Il recente bug segnalato nel software di gestione Bind potrebbe mettere in difficoltà molte grandi aziende e gli Isp di tutto il mondo. Va quindi aggiornata la lista delle vulnerabilità e vanno presi i necessari accorgimenti. Vediamo come.
Si tratta di uno dei più complessi e pericolosi problemi di sicurezza venuti alla luce nell’ultimo periodo. È stato scoperto un bug nel software utilizzato in molti Dns (Domain Name System) server, e consentirebbe ai cosiddetti malicious hacker di creare grossi problemi agli Internet service provider e ai corporate Web server. Da questi, inoltre, sarebbe possibile rubare dati confidenziali ed eseguire codice arbitrario.
In realtà i bug sono più di uno e sono relativi a più di una versione di Bind, il software di gestione dei Dns. Il primo, riguarderebbe Isc Bind 8 e un buffer overflow nel codice di gestione delle transaction signature (Tsig handling code). Andando nel dettaglio, durante il processing di una firma di transazione (Tsig), Bind 8 verifica l’eventuale presenza delle Tsig che includono erroneamente chiavi valide. Se una Tsig di questo genere viene trovata, Bind salta il resto delle operazioni e va direttamente alla porzione di codice designata alla restituzione di un messaggio di errore. Il Buffer Overflow interviene proprio in questa fase, per cui un attacker dotato di uno competenza sufficiente è in grado di prendere privilegi sulla macchina target e di eseguire codice arbitrario.

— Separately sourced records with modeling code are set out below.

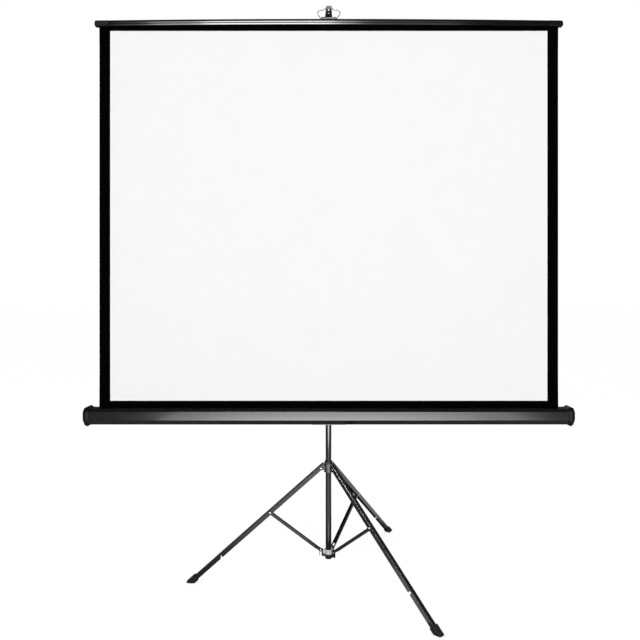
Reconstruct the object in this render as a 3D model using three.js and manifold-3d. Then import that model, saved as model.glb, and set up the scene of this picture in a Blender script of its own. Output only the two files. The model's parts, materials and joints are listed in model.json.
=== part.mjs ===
// A tripod projector screen: a fold-out tripod on a column, a roller case that a carriage
// holds on the column, and a telescoping mast that holds the screen up by its top rail.
//
// Lengths are in millimetres and angles in degrees. +Z is up and the floor is z = 0. +X runs
// along the case, and the screen faces -Y. The column is modelled on x = y = 0, and the whole
// part is then moved so that the origin lies midway between the front foot and the rear foot.
import * as THREE from "three";
import { mergeVertices } from "three/addons/utils/BufferGeometryUtils.js";
import Module from "manifold-3d";

const wasm = await Module();
wasm.setup();
const { Manifold } = wasm;

// Drawing resolution
const ROUND_STEPS = 40;
const SMALL_STEPS = 18;
const FILLET_STEPS = 3;
const BOW_STEPS = 16;
const WIRE_STEPS = 72;
const WIRE_SIDES = 5;
const MERGE_WITHIN = 1e-4;
const OVERCUT = 1;

// Fits
const RUN_GAP = 0.3; // radial room between round pieces that slide or turn
const SLIP_GAP = 0.15; // room between flat pieces that fit one in another
const SIDE_GAP = 0.5; // side room between the folding members
const FACE_GAP = 0.1; // room under a rivet's head

// Where things stand
const COLUMN_Y = -23.5; // the column's axis in the part's frame
const LEFT_BEARING = 184.5; // the legs' directions, counter-clockwise from +X
const FRONT_BEARING = 311.7;
const REAR_BEARING = 57.3;

// Column
const COLUMN_R = 10.5;
const COLUMN_WALL = 1.2;
const COLUMN_BOTTOM = 72;
const COLUMN_TOP = 1250;

// Tripod linkage, at the open position
const LEG_ANGLE = 49.46; // from the vertical
const LINK_R = 28; // both rows of pivots stand this far from the column's axis
const LEG_PIVOT_Z = 395.5;
const HUB_PIVOT_Z = 98.8;
const STRUT_AT = 239.5; // the strut's rivet, along the leg from the leg's pivot

// Legs
const LEG_WIDTH = 16;
const LEG_WALL = 1.3;
const LEG_OPEN_SIDE = 6.4; // from the pivot line to the channel's open edges
const LEG_WEB_TOP = 9.2; // from the pivot line to the web, at the pivot
const LEG_WEB_FOOT = 8.4; // and at the foot
const LEG_FOLD_R = 2.2;
const LEG_WEB_START = 12.6; // the web starts this far above the pivot
const LEG_NOSE_H = 7; // the flanges' nose, from the pivot line
const LEG_NOSE_R = 3;
const LEG_HEEL_R = 3.5;
const NOTCH_GAP = 0.5; // room around the hub rivet's head in the folded leg's notch

// Feet
const FOOT_WALL = 2.9;
const FOOT_DEPTH_WALL = 3.2;
const FOOT_LENGTH = 41; // along the outer side
const FOOT_EDGE_R = 2.4;
const FOOT_TOE_RISE = 4; // how far the toe's tip is cut back, along the leg
const FOOT_TOE_RUN = 12.6; // the toe's share of the boot's depth, clear of the floor
const FOOT_SOLE = 9; // rubber under the leg's end, along the pivot line
const FOOT_HEEL_R = 5;

// Struts
const STRUT_WALL = 1;
const STRUT_OPEN_SIDE = 4.2;
const STRUT_WEB_SIDE = 6;
const STRUT_FOLD_R = 1.8;
const STRUT_END_R = 4.2;
const STRUT_WEB_TOP_CUT = 9;
const STRUT_WEB_HUB_CUT = 16;

// Rivets
const RIVET_R = 2.2;
const RIVET_HEAD_R = 3.6;
const RIVET_HEAD = 1.5;
const RIVET_DOME_R = 2;

// Leg collar, its lowest and highest points measured from the leg pivots
const COLLAR_R = 16;
const COLLAR_LOW = 15.6;
const COLLAR_HIGH = 16.5;
const COLLAR_EAR_R = 7;
const COLLAR_EAR_ROOT = 10;
const COLLAR_EDGE = 1.2;
const BUSH_WALL = 1.9;
const BUSH_FLANGE = 8;
const BUSH_FLANGE_R = 14.4;

// Lower hub
const HUB_R = 14.8;
const HUB_LOW = 76.8;
const HUB_HIGH = 101.5;
const HUB_EAR_WIDTH = 7.4;
const HUB_EAR_R = 4.6;
const HUB_EAR_LOW = 79.5;
const HUB_EAR_ROOT_DROP = 3;
const HUB_SLOT_GAP = 0.9; // room on each side of the strut's rivet, which drops out while folding
const PLUG_R = 12;
const PLUG_FLANGE = 3.2;
const PLUG_SPIGOT = 14;

// Column cap and the mast's lock button
const CAP_R = 14;
const CAP_LOW = 1236;
const CAP_HIGH = 1263;
const CAP_EDGE = 1.5;
const BUTTON_R = 4;
const BUTTON_Z = 1256.5;
const BUTTON_TRAVEL = 2;
const BUTTON_OUT = 19.5;
const BUTTON_DOME = 1;
const BOSS_R = 7;
const BOSS_OUT = 16.5;

// Mast
const MAST_R = 8.5;
const MAST_WALL = 1;
const MAST_BOTTOM = 850;
const MAST_TOP = 2008; // the hook, the rail and the fabric's top all follow from it
const GLIDE_LENGTH = 12;
const GLIDE_SPIGOT = 18;

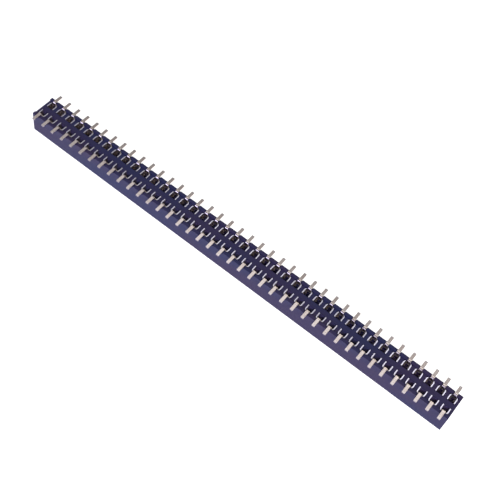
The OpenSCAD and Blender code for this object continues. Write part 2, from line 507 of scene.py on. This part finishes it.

Un altro problema riguarda Isc Bind, versione 4. Questo contiene un buffer overflow in nslookupComplain() Il buffer che sarebbe vulnerabile consiste in un array di caratteri definito in locale e utilizzato per generare un messaggio di errore destinato al syslog. Anche in questo caso, un hacker potrebbe sfruttare questa vulnerabilità mandando delle query Dns formattate in una maniera particolare, al fine di generare dei problemi di tipo Denial of Service (DoS) o di generare l’esecuzione di codice arbitrario.
La situazione attuale
Dopo la segnalazione dei Bug, avvenuta da parte del Cert, reperibile in forma integrale alla Url http://www.cert.org/advisories/CA-2001-02.html, si è assistito a tre fenomenologie principali. La prima consiste nell’incremento esponenziale delle scansioni effettuate su intere classi e finalizzate all’individuazione di macchine adibite a Dns, con le versioni affette sopra indicate. Ancora una volta la correlazione tra incidente, segnalazioni ed exploit è stata comprovata.
Un altro fenomeno di interesse risiede nel mancato coordinamento tra Isc (Internet Software Consortium, il “gestore” del codice sorgente di Bind) e alcuni indipendent software vendor, che si occupano di “replicare” il software e di distribuirlo all’interno delle release dei loro sistemi operativi. Come lo stesso Computer Emergency Response Team ha dichiarato nell’advisor che abbiamo citato sopra, non tutti gli Isv hanno proceduto ad aggiornare le proprie release, pertanto ci si trova di fronte ad una palese disomogeneità di versioni software.
Mentre anche la struttura informatica di Network Associates è stata sottoposta ad una serie di probes/attacchi aventi come obiettivo il Domain name System, un’altra problematica è venuta alla luce e riguarda il Bind forum presso www.isc.org. Rimanendo sul generale diremo che una nota mailing list di operatori dell’information security ha sollevato dubbi circa il coordinamento tra lo stesso forum ed il Cert, nonché sull’efficacia del coordinamento in ordine ai rilasci di versioni aggiornate del software.
In questo caso abbiamo assistito ad una delle prime “uscite pubbliche” del Cert nuova versione, cioè con le policy di diffusione dei bug vincolata a parametri di tempistica predefinita e contro la full disclosure, cioè la documentazione di basso livello dei bug. D’altro canto sembra che la comunità blackhat non abbia sofferto più di tanto il problema, in quanto sono circolati sui forum numerosi posting contenenti il sorgente degli exploit. Quello che è ancora una volta interessante è il modo ancora non uniforme di gestire l’informazione e la difficoltà finanche di gestire le policy in maniera organica.
Un altro esempio interessante, in ordine al bug reporting, è dato da Rfp, che individua in cinque giorni il termine massimo di divulgazione in caso di “silenzio” da parte del vendor interpellato. Personalmente ci sembra una buona opzione.
Nelle pagine di Linea Edp abbiamo più volte parlato di full disclosure e di bug reporting; del resto anche l’esistenza di rubriche quali BugReport in www.netstime.com sono testimonianza del nostro interesse sull’argomento.
Quello che ci interessa particolarmente ora è come minimizzare l’impatto sulle infrastrutture. Se ne desume che un’attenta valutazione ed analisi dei nuovi report può essere d’aiuto.